If you want your cassette to last longer ,you have to think outside of the bog


----------



## barge1914 (Jun 9, 2020)

cronkle said:


> Sorry, that's the only model I could remember. These are the cheapest I could find.https://www.leisureoutlet.com/waste-carriers/water-and-waste/camping-and-outdoors/14341-fiamma-porta-kassett-standard-toilet-tank-container?gclid=CjwKCAjw5vz2BRAtEiwAbcVILxqD3q_1FbpjZRHTiSLHlNg0bFW3bFU7KLcgNmsSIDZIU-N8FYugGBoCk84QAvD_BwE
> 
> Have you though about taking the idea and indulging in a bit of diy?

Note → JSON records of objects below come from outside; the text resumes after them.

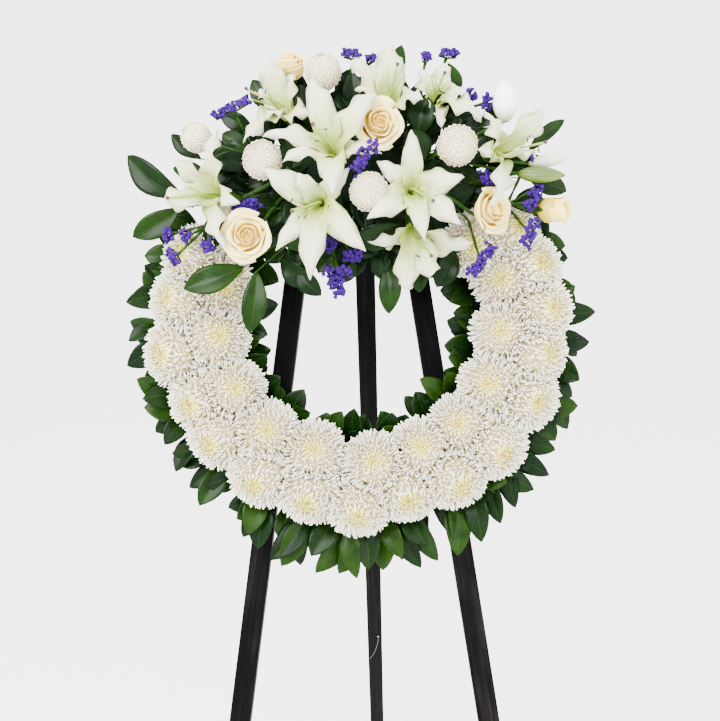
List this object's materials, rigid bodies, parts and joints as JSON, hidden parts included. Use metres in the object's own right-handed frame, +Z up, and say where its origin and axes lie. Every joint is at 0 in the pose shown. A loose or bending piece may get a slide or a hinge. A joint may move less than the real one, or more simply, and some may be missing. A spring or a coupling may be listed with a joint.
{
  "type": "funeral wreath on easel",
  "caption": "Ring of white chrysanthemums with a lily, rose and statice spray across its top, leaning on a folding black timber easel.",
  "frame": {"origin": "on the floor, under the middle of the whole piece", "axes": "+Z up, the wreath faces -Y, +X to its right as seen from the front"},
  "size_m": [0.7302, 0.8628, 1.6606],
  "materials": {
    "black_stained_timber": "satin black stain with faint grain",
    "steel_hardware": "zinc plated",
    "backing_board": "board painted dark green",
    "wet_floral_foam": "matte, soaked",
    "white_mum_petals": "matte petals",
    "cream_pompon_petals": "matte petals",
    "cream_rose_petals": "velvety petals",
    "white_lily_petals": "waxy petals, lime throats",
    "violet_statice": "papery calyces on green stems",
    "green_leaves": "glossy leaf"
  },
  "bodies": {
    "easel_and_wreath": {"front_leg_left": "black_stained_timber", "front_leg_right": "black_stained_timber", "head_rail": "black_stained_timber", "lower_rail": "black_stained_timber", "hinge_plate": "steel_hardware", "hinge_pin": "steel_hardware", "hanging_hook": "steel_hardware", "backing_ring": "backing_board", "foam_ring": "wet_floral_foam", "spray_foam": "wet_floral_foam", "mum_outer_01": "white_mum_petals", "mum_outer_02": "white_mum_petals", "mum_outer_03": "white_mum_petals", "mum_outer_04": "white_mum_petals", "mum_outer_05": "white_mum_petals", "mum_outer_06": "white_mum_petals", "mum_outer_07": "white_mum_petals", "mum_outer_08": "white_mum_petals", "mum_outer_09": "white_mum_petals", "mum_outer_10": "white_mum_petals", "mum_outer_11": "white_mum_petals", "mum_outer_12": "white_mum_petals", "mum_outer_13": "white_mum_petals", "mum_outer_14": "white_mum_petals", "mum_outer_15": "white_mum_petals", "mum_outer_16": "white_mum_petals", "mum_inner_01": "white_mum_petals", "mum_inner_02": "white_mum_petals", "mum_inner_03": "white_mum_petals", "mum_inner_04": "white_mum_petals", "mum_inner_05": "white_mum_petals", "mum_inner_06": "white_mum_petals", "mum_inner_07": "white_mum_petals", "mum_inner_08": "white_mum_petals", "mum_inner_09": "white_mum_petals", "mum_inner_10": "white_mum_petals", "mum_inner_11": "white_mum_petals", "pompon_top": "cream_pompon_petals", "pompon_far_left": "cream_pompon_petals", "pompon_left": "cream_pompon_petals", "pompon_right": "cream_pompon_petals", "pompon_centre": "cream_pompon_petals", "rose_top": "cream_rose_petals", "rose_upper": "cream_rose_petals", "rose_left": "cream_rose_petals", "rose_right": "cream_rose_petals", "rose_bud": "cream_rose_petals", "lily_stem_centre": "white_lily_petals", "lily_stem_left": "white_lily_petals", "lily_stem_lower": "white_lily_petals", "lily_stem_top": "white_lily_petals", "lily_stem_right": "white_lily_petals", "statice_left": "violet_statice", "statice_top": "violet_statice", "statice_right": "violet_statice", "spray_leaves": "green_leaves", "outer_leaf_collar": "green_leaves", "inner_leaf_collar": "green_leaves"},
    "folding_leg": {"rear_leg": "black_stained_timber", "hinge_strap": "steel_hardware"}
  },
  "joints": [
    {"name": "rear_leg_fold", "type": "hinge", "parent": "easel_and_wreath", "child": "folding_leg", "pos_m": [0.00137, -0.14082, 1.40285], "axis": [-1, 0, 0], "range_deg": [0, 31]}
  ]
}
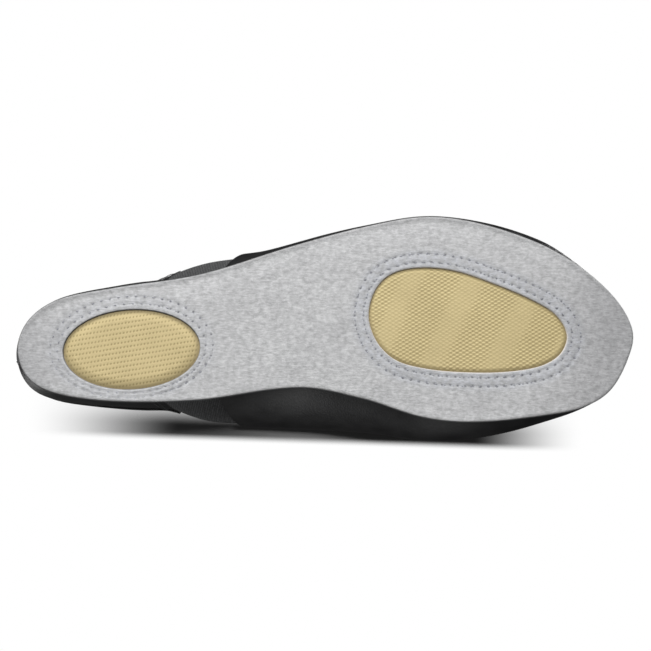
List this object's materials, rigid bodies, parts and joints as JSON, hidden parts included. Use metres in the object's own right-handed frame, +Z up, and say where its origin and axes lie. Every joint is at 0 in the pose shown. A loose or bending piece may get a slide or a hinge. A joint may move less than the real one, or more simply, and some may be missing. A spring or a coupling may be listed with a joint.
{
  "type": "bowling shoe",
  "caption": "Low slip-on bowling shoe for the right foot, with a suede slide sole, textured rubber windows under heel and ball, a black leather upper and elastic side gores.",
  "frame": {"origin": "middle of the shoe in plan, at the sole face it stands on", "axes": "+X to the toe, +Y to the arch side, +Z up out of the collar"},
  "size_m": [0.2868, 0.1018, 0.0842],
  "materials": {
    "outsole_suede": "grey suede, brushed nap",
    "forefoot_grip": "moulded fine relief",
    "heel_grip": "moulded fine relief",
    "forefoot_stitch_inner": "bonded thread",
    "forefoot_stitch_outer": "bonded thread",
    "heel_stitch_inner": "bonded thread",
    "heel_stitch_outer": "bonded thread",
    "sole_foam": "soft foam sheet",
    "insole_board": "pressed fibre board",
    "sock_lining": "brushed textile",
    "heel_pad": "foamed latex",
    "vamp": "smooth black, soft sheen",
    "vamp_lining": "tricot",
    "toe_puff": "impregnated stiffener",
    "quarter_medial": "smooth black, soft sheen",
    "quarter_lateral": "smooth black, soft sheen",
    "quarter_lining": "tricot",
    "heel_counter": "impregnated stiffener",
    "gore_medial": "ribbed elastic web",
    "gore_lateral": "ribbed elastic web",
    "backstay": "grey strip, edges turned in",
    "collar_binding": "folded tape",
    "throat_binding": "folded tape"
  },
  "bodies": {
    "root": {"outsole_suede": "outsole_suede", "forefoot_grip": "forefoot_grip", "heel_grip": "heel_grip", "forefoot_stitch_inner": "forefoot_stitch_inner", "forefoot_stitch_outer": "forefoot_stitch_outer", "heel_stitch_inner": "heel_stitch_inner", "heel_stitch_outer": "heel_stitch_outer", "sole_foam": "sole_foam", "insole_board": "insole_board", "sock_lining": "sock_lining", "heel_pad": "heel_pad", "vamp": "vamp", "vamp_lining": "vamp_lining", "toe_puff": "toe_puff", "quarter_medial": "quarter_medial", "quarter_lateral": "quarter_lateral", "quarter_lining": "quarter_lining", "heel_counter": "heel_counter", "gore_medial": "gore_medial", "gore_lateral": "gore_lateral", "backstay": "backstay", "collar_binding": "collar_binding", "throat_binding": "throat_binding"}
  },
  "joints": []
}
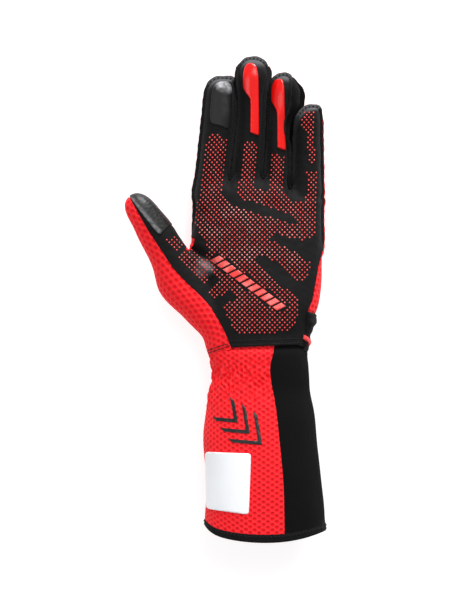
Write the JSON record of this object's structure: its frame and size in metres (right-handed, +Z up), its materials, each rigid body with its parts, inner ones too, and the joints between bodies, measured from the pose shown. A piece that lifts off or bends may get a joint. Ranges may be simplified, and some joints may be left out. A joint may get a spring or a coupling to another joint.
{
  "type": "karting glove",
  "caption": "Left-hand karting glove lying palm up, with a long flared cuff, mesh back, suede palm and raised patches on the fingertips.",
  "frame": {"origin": "centre of the glove's footprint on the surface it lies on", "axes": "+X from the thumb side to the little-finger side, +Y towards the fingertips, +Z up out of the palm"},
  "size_m": [0.1418, 0.3408, 0.0594],
  "materials": {
    "suede": "brushed black suede with a red dot print",
    "red_mesh": "red spacer mesh with round dimples",
    "touch_patch": "smooth black touch film with a soft gloss",
    "silicone": "glossy red moulded silicone",
    "stretch_knit": "black ribbed stretch knit",
    "binding": "black woven edge binding",
    "white_panel": "smooth satin white film",
    "red_tape": "red woven tape"
  },
  "bodies": {
    "root": {"palm_panel": "suede", "back_panel": "red_mesh", "fourchette_index_middle": "stretch_knit", "fourchette_middle_ring": "stretch_knit", "fourchette_ring_little": "stretch_knit", "index_tip_patch": "touch_patch", "thumb_tip_patch": "touch_patch", "middle_grip": "silicone", "ring_grip": "silicone", "cuff_sleeve": "red_mesh", "cuff_stretch_panel": "stretch_knit", "hem_binding": "binding", "number_panel": "white_panel", "wrist_strap": "stretch_knit", "strap_tab": "red_tape"}
  },
  "joints": []
}
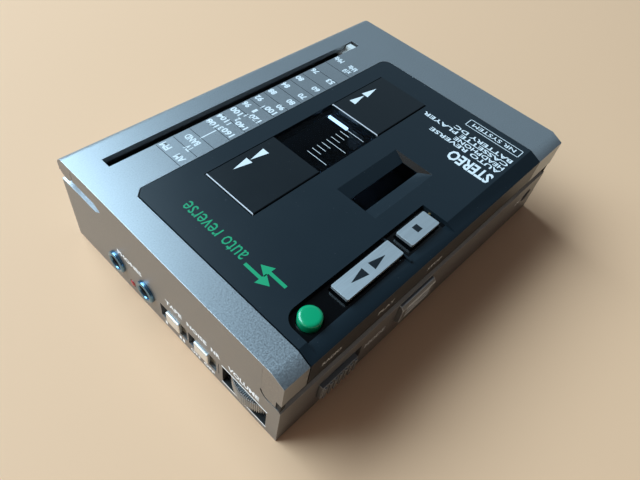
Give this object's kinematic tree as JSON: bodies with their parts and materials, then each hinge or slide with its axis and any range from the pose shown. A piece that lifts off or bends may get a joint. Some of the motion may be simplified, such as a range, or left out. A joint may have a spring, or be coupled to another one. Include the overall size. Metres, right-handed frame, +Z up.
{
  "type": "portable cassette player",
  "caption": "Flat pocket cassette player with a hinged lid, piano-type keys, a radio scale slot and end controls.",
  "frame": {"origin": "centre of the bounding box at the surface it lies on", "axes": "+X away from the socket end along the length, +Y towards the lid hinge, +Z up out of the lid"},
  "size_m": [0.1186, 0.0842, 0.0308],
  "materials": {
    "silver_paint": "fine metallic grey-blue paint, satin",
    "panel_black": "blue-black moulding, satin gloss",
    "dark_plastic": "dark moulded plastic",
    "steel": "plain zinc-plated steel",
    "key_metal": "brushed aluminium",
    "brass": "turned brass",
    "belt_rubber": "matt black rubber",
    "blue_ring": "blue anodised ring",
    "button_green": "bright green gloss plastic",
    "lamp_red": "clear red lamp lens",
    "white_plastic": "white moulded plastic",
    "smoked_window": "smoked clear plastic",
    "board_green": "green circuit board lacquer",
    "cell_wrap": "printed film wrap, plain colour"
  },
  "bodies": {
    "root": {"lower_case": "silver_paint", "hinge_pin_left": "steel", "hinge_pin_right": "steel", "case_screw_1": "steel", "case_screw_2": "steel", "case_screw_3": "steel", "case_screw_4": "steel", "deck_plate": "dark_plastic", "front_trim": "panel_black", "chassis_plate": "steel", "circuit_board": "board_green", "drive_motor": "steel", "drive_belt": "belt_rubber", "volume_pot": "dark_plastic", "noise_switch": "steel", "tape_switch": "steel", "phone_jack_1": "dark_plastic", "phone_jack_2": "dark_plastic", "jack_ring_1": "blue_ring", "jack_ring_2": "blue_ring", "battery_lamp": "lamp_red", "latch_spring": "steel", "dc_socket": "dark_plastic", "battery_cell_1": "cell_wrap", "battery_cell_2": "cell_wrap", "battery_contact": "steel", "battery_spring": "steel"},
    "lid": {"lid_frame": "silver_paint", "lid_panel": "panel_black", "lid_inner_plate": "dark_plastic", "tape_window": "smoked_window", "pointer_rail": "steel", "lid_catch": "steel", "hold_spring_left": "brass", "hold_spring_right": "brass"},
    "dial_pointer": {"dial_pointer": "white_plastic"},
    "direction_flag": {"direction_flag": "white_plastic"},
    "rewind_key": {"rewind_key": "panel_black"},
    "forward_key": {"forward_key": "panel_black"},
    "play_key": {"play_key": "dark_plastic", "play_key_cap": "key_metal"},
    "stop_key": {"stop_key": "dark_plastic", "stop_key_cap": "key_metal"},
    "green_button": {"green_button": "button_green"},
    "latch_button": {"latch_button": "silver_paint"},
    "battery_door": {"battery_door": "silver_paint"},
    "volume_wheel": {"volume_wheel": "steel"},
    "noise_knob": {"noise_switch_knob": "key_metal"},
    "tape_knob": {"tape_switch_knob": "key_metal"},
    "mode_knob": {"mode_switch_knob": "silver_paint"},
    "motor_pulley": {"motor_pulley": "brass"},
    "flywheel_left": {"flywheel_left": "brass"},
    "flywheel_right": {"flywheel_right": "brass"},
    "spindle_left": {"spindle_left": "white_plastic"},
    "spindle_right": {"spindle_right": "white_plastic"},
    "head_plate": {"head_plate": "steel", "playback_head": "steel"},
    "pinch_roller_left": {"pinch_roller_left": "belt_rubber"},
    "pinch_roller_right": {"pinch_roller_right": "belt_rubber"}
  },
  "joints": [
    {"name": "lid_hinge", "type": "hinge", "parent": "root", "child": "lid", "pos_m": [0.0008, 0.03905, 0.027], "axis": [-1, 0, 0], "range_deg": [0, 90]},
    {"name": "pointer_slide", "type": "slide", "parent": "lid", "child": "dial_pointer", "axis": [1, 0, 0], "range_m": [-0.088, 0]},
    {"name": "flag_slide", "type": "slide", "parent": "lid", "child": "direction_flag", "axis": [1, 0, 0], "range_m": [-0.0172, 0]},
    {"name": "rewind_press", "type": "hinge", "parent": "lid", "child": "rewind_key", "pos_m": [-0.0108, 0.00505, 0.0291], "axis": [0, -1, 0], "range_deg": [0, 2.8], "stiffness_Nm_per_rad": 0.15, "springref_deg": -2.86},
    {"name": "forward_press", "type": "hinge", "parent": "lid", "child": "forward_key", "pos_m": [0.0138, 0.00505, 0.0291], "axis": [0, 1, 0], "range_deg": [0, 2.8], "stiffness_Nm_per_rad": 0.15, "springref_deg": -2.86},
    {"name": "play_press", "type": "slide", "parent": "lid", "child": "play_key", "axis": [0, 0, -1], "range_m": [0, 0.0012], "stiffness_N_per_m": 300, "springref_m": -0.001},
    {"name": "stop_press", "type": "slide", "parent": "lid", "child": "stop_key", "axis": [0, 0, -1], "range_m": [0, 0.0012], "stiffness_N_per_m": 300, "springref_m": -0.001},
    {"name": "green_press", "type": "slide", "parent": "lid", "child": "green_button", "axis": [0, 0, -1], "range_m": [0, 0.0012], "stiffness_N_per_m": 300, "springref_m": -0.001},
    {"name": "latch_press", "type": "slide", "parent": "root", "child": "latch_button", "axis": [0, 1, 0], "range_m": [0, 0.0015], "stiffness_N_per_m": 300, "springref_m": -0.001},
    {"name": "battery_door_slide", "type": "slide", "parent": "root", "child": "battery_door", "axis": [1, 0, 0], "range_m": [0, 0.012]},
    {"name": "volume_turn", "type": "hinge", "parent": "root", "child": "volume_wheel", "pos_m": [-0.0494, -0.02905, 0.0059], "axis": [0, 0, 1], "range_deg": [0, 270]},
    {"name": "noise_switch_slide", "type": "slide", "parent": "root", "child": "noise_knob", "axis": [0, 1, 0], "range_m": [-0.002, 0.002]},
    {"name": "tape_switch_slide", "type": "slide", "parent": "root", "child": "tape_knob", "axis": [0, 1, 0], "range_m": [-0.002, 0.002]},
    {"name": "mode_switch_slide", "type": "slide", "parent": "root", "child": "mode_knob", "axis": [1, 0, 0], "range_m": [0, 0.0025]},
    {"name": "flywheel_left_spin", "type": "hinge", "parent": "root", "child": "flywheel_left", "pos_m": [-0.0232, -0.0167, 0.0055], "axis": [0, 0, 1], "continuous": true},
    {"name": "flywheel_right_spin", "type": "hinge", "parent": "root", "child": "flywheel_right", "pos_m": [0.0248, -0.0167, 0.0055], "axis": [0, 0, 1], "continuous": true},
    {"name": "motor_spin", "type": "hinge", "parent": "root", "child": "motor_pulley", "pos_m": [0.0438, 0.0068, 0.0055], "axis": [0, 0, 1], "continuous": true},
    {"name": "spindle_left_spin", "type": "hinge", "parent": "root", "child": "spindle_left", "pos_m": [-0.02045, 0.0079, 0.011], "axis": [0, 0, 1], "continuous": true},
    {"name": "spindle_right_spin", "type": "hinge", "parent": "root", "child": "spindle_right", "pos_m": [0.02205, 0.0079, 0.011], "axis": [0, 0, 1], "continuous": true},
    {"name": "head_plate_slide", "type": "slide", "parent": "root", "child": "head_plate", "axis": [0, 1, 0], "range_m": [0, 0.004]},
    {"name": "roller_left_spin", "type": "hinge", "parent": "head_plate", "child": "pinch_roller_left", "pos_m": [-0.0232, -0.0312, 0.0195], "axis": [0, 0, 1], "continuous": true},
    {"name": "roller_right_spin", "type": "hinge", "parent": "head_plate", "child": "pinch_roller_right", "pos_m": [0.0248, -0.0312, 0.0195], "axis": [0, 0, 1], "continuous": true}
  ],
  "couplings": [
    {"joint": "flywheel_right_spin", "follows": "flywheel_left_spin", "ratio": -1},
    {"joint": "motor_spin", "follows": "flywheel_left_spin", "ratio": 4.1333}
  ]
}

The diy is tempting, it would be simple enough, but I have to admit after 15 years of fettling a hundred year old barge I’m all DIYed out.


----------



## Deleted member 47296 (Jun 9, 2020)

I had considered the diy thing myself but with one of those things slung under my van I was worried that my skills would not be up to it and the result could be a bit of a Barnes-Wallis on the M6.


----------



## korky (Jun 9, 2020)

witzend said:


> There are 20 ltr containers with a large enough filler which you can empty your cassette into and possibly stand up right in your locker no chance of smell or leaks + much cheaper than a spare cassette. I got mine from a dairy farm he had a pile outside dairy but they do similar cans for home brewers
> 
> 
> 
> ...


Yeah much cheaper than a spare cassette. I got a grey water container,the kind that slides under a caravan,from Aldi when they were having a camping promotion.Larger capacity than my cassette and only £9.99.


----------



## SHABBINS (Jun 9, 2020)

cronkle said:


> I had considered the diy thing myself but with one of those things slung under my van I was worried that my skills would not be up to it and the result could be a bit of a Barnes-Wallis on the M6.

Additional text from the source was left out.